# Hello Fellow Writers!



## jlgraber (Feb 20, 2013)

Hello fellow writers!

I've been a journalist for almost 13 years. I started off as a stringer reporter for several newspapers, but after covering Columbine in my hometown, I turned to travel writing. I've spent the last decade covering travel for newspapers, magazines, and even hosted an in-flight TV show. 

Currently, I'm an editor at a travel magazine, and a director and instructor at an establishment which offers travel writing workshops and travel tours at locations around the world. 

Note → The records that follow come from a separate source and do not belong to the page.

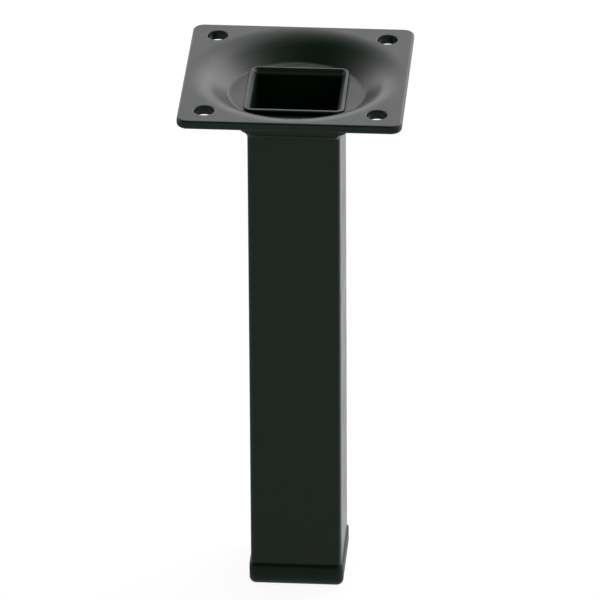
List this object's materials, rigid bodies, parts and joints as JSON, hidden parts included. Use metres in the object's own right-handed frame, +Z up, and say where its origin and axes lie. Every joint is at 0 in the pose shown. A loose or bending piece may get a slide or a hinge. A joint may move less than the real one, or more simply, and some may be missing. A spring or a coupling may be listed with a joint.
{
  "type": "table leg",
  "caption": "Square-tube table leg with a dished square mounting plate on top and a plastic cap at the foot.",
  "frame": {"origin": "middle of the foot's sole, on the floor", "axes": "+Z up along the tube towards the mounting plate, X and Y square to the plate's edges"},
  "size_m": [0.06, 0.06, 0.15],
  "materials": {
    "plate_coat": "semi-gloss black powder coat",
    "tube_coat": "semi-gloss black powder coat",
    "bead_coat": "semi-gloss black powder coat over a weld",
    "cap_plastic": "fine-grained moulded plastic"
  },
  "bodies": {
    "root": {"mounting_plate": "plate_coat", "leg_tube": "tube_coat", "weld_bead": "bead_coat", "foot_cap": "cap_plastic"}
  },
  "joints": []
}
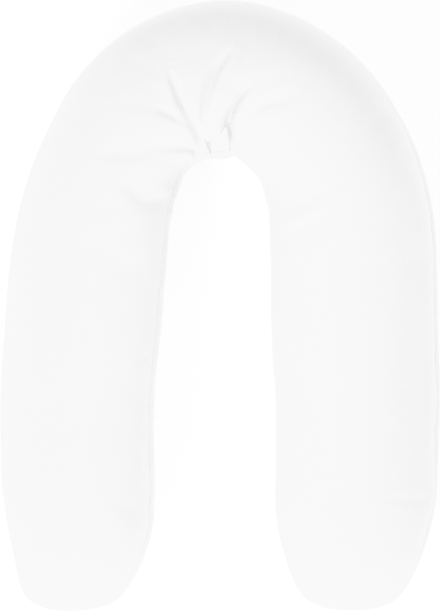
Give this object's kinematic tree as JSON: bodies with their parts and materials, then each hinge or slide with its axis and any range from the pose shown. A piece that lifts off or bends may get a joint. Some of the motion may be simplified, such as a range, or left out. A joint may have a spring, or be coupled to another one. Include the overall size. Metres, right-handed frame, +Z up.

It's always a pleasure to chat with other writers, and nice to see this forum.


----------



## candid petunia (Feb 21, 2013)

Hi there, and welcome to WF.


----------



## Ethan (Feb 21, 2013)

*Hey jlgraber,
welcome to wf, I'm still working as a stringer (part time), for a couple of local weeklies. Look forward to reading your work. Happy posting!*


----------



## Trilby (Feb 21, 2013)

Hi there and welcome on board.


----------



## Segrotlo (Feb 21, 2013)

Hello and welcome jl.  : )


----------



## dolphinlee (Feb 21, 2013)

Hello and welcome to WF. 

There are so many areas in this site that you are bound to find the one(s) for you. What are you hoping to achieve in terms of future writing?


----------



## Ariel (Feb 21, 2013)

Good morning and welcome.  Travel writing almost seems like a dream job.  I'm sure it has its downsides, though.


----------



## SarahStrange (Feb 21, 2013)

Welcome to the forum


----------



## jlgraber (Feb 21, 2013)

Yes, it does .... mainly the low pay. Rates have dropped dramatically in the last five years since there are so many writers who want to work in this field.


----------



## jlgraber (Feb 21, 2013)

We have just started working on a book project that is a collection of travelers tales. It will include some of my own work, as well as work from other writers. Looks like a fun, but lengthy project.


----------



## jlgraber (Feb 21, 2013)

Nice to meet you. Have you found that publications are buying less freelance work these days?


----------



## tepelus (Feb 21, 2013)

Hello, and welcome!


----------



## edinfresno (Feb 21, 2013)

Welcome!


----------



## Erwin (Feb 21, 2013)

Welcome to the forums!:salut:


----------



## Atbash (Feb 21, 2013)

Welcome to the forums!


----------



## Hemlock (Feb 21, 2013)

I hope you'll have a great time in this wonderful forum.:icon_cyclops_ani:


----------